Tel. 01988 402499 www.the-bookshop.com
17 North Main Street, Wigtown DG8 9HL
Monday, March 24, 2014
TO WHOM IT MAY CONCERN
REFERENCE FOR SARA PEARCE
Sara worked Saturdays at The Book Shop, 17 North Main Street, Wigtown, for three years while she was at the Douglas Ewart High School. When I say ‘worked’, I use the word in its loosest possible terms. She spent the entire day either standing outside the shop, smoking and snarling at people trying to enter the building, or watching repeats of Hollyoaks on 4OD. Although she was generally punctual, she often arrived either drunk or severely hungover.
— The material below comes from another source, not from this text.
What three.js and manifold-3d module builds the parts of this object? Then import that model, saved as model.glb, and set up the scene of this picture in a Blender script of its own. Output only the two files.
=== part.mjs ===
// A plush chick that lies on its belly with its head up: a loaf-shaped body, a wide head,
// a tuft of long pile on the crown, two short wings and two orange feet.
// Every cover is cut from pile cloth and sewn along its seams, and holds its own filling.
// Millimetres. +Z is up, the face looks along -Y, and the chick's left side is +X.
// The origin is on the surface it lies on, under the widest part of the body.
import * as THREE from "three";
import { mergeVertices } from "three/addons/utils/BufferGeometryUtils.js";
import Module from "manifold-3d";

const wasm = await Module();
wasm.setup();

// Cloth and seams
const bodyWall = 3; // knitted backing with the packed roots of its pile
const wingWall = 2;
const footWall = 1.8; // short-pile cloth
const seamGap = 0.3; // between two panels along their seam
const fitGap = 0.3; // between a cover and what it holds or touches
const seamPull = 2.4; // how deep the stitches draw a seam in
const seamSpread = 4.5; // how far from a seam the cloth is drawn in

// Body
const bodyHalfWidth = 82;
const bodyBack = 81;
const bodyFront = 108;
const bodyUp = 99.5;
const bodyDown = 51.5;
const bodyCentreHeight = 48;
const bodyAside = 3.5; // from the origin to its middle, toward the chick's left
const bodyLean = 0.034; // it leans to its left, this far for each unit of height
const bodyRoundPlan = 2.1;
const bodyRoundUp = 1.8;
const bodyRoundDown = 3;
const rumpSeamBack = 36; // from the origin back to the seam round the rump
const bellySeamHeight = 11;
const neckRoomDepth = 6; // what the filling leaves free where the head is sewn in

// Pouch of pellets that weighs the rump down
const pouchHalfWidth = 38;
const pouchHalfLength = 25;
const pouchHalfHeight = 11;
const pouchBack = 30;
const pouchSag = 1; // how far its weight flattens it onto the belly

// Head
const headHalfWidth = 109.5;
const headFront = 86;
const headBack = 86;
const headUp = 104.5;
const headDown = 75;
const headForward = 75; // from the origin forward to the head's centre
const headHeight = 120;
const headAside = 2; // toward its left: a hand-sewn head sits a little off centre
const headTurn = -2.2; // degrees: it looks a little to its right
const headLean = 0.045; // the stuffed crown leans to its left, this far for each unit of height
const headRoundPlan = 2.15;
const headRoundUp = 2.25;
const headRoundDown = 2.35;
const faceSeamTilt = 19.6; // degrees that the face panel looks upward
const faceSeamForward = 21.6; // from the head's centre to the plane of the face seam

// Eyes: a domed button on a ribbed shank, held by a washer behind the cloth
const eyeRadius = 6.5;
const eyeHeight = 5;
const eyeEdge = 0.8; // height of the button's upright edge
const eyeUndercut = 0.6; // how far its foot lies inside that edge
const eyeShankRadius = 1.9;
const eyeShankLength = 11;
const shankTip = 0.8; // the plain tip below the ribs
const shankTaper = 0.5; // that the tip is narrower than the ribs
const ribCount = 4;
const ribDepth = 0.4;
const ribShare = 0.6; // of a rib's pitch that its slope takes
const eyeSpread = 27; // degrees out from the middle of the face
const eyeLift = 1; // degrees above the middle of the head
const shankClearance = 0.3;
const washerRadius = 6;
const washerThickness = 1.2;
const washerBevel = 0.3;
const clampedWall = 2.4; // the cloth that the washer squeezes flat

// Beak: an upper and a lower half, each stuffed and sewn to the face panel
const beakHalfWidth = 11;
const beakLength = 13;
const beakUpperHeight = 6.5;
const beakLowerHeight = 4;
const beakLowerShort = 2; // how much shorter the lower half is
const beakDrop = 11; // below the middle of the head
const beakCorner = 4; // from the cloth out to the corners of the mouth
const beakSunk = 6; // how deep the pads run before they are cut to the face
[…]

She was usually rude and aggressive. She rarely did as she was told, and never, in the entire three years of her time here, did anything constructive without having to be told to do so. She invariably left a trail of rubbish behind her, usually consisting of Irn-Bru bottles, crisp packets, chocolate wrappers and cigarette packets. She consistently stole lighters and matches from the business, and was offensive and frequently violent towards me.
She was a valued member of staff and I have no hesitation in recommending her.
Till total £109.39
12 customers
TUESDAY, 25 MARCH
Online orders: 3
Books found: 3
Two of today’s orders were for 1960s bus timetables for the north of England.
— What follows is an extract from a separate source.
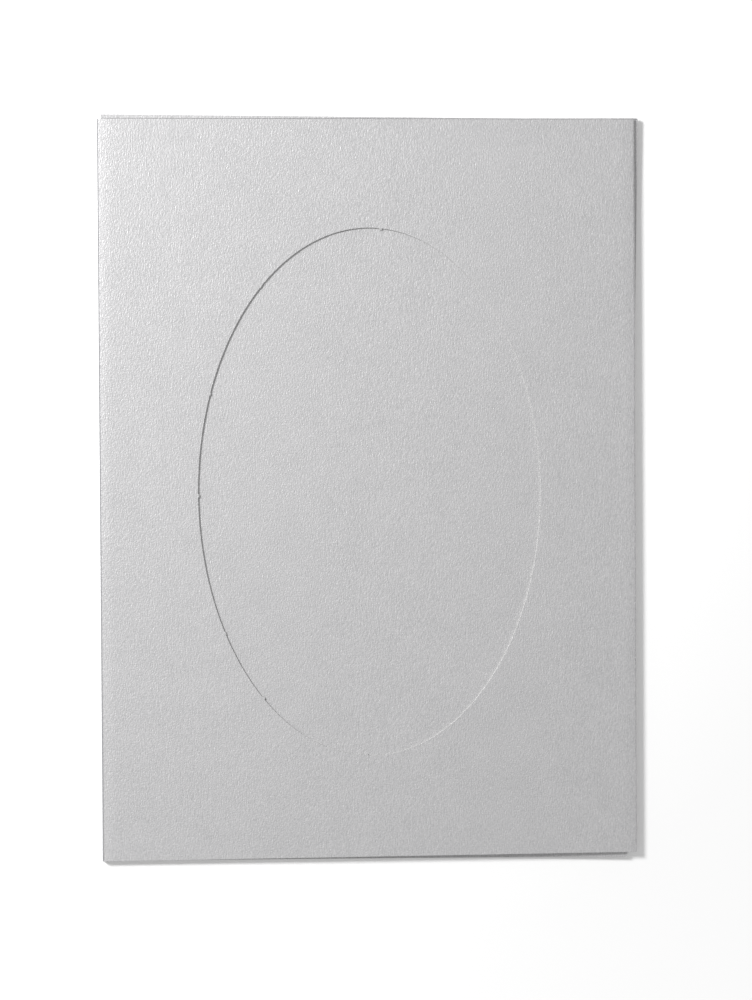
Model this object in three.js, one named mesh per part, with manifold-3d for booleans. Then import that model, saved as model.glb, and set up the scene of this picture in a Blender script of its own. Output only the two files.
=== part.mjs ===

Andrew, the volunteer with Asperger’s, turned up at 11 a.m. He was accompanied by the woman from the council, who came with him to make sure that he arrived safely and everything was in order. She suggested that I put him in charge of arranging the crime section into alphabetical order. By noon he had reached the Bs; then he went home.
Shortly after Andrew had left, an extremely rude old woman demanded a copy of Simon Sebag Montefiore’s biography of Stalin. We had one in the Russia section, which she brought to the counter. It was an unusually pristine copy in a mint jacket, clearly unread – original price £25. She asked how much it was; I pointed to the sticker that says £6.50. She pushed it away from her and turned, walking out muttering, ‘Too expensive.’ I’m pretty sure she’ll be back, so I re-priced it at £8.50.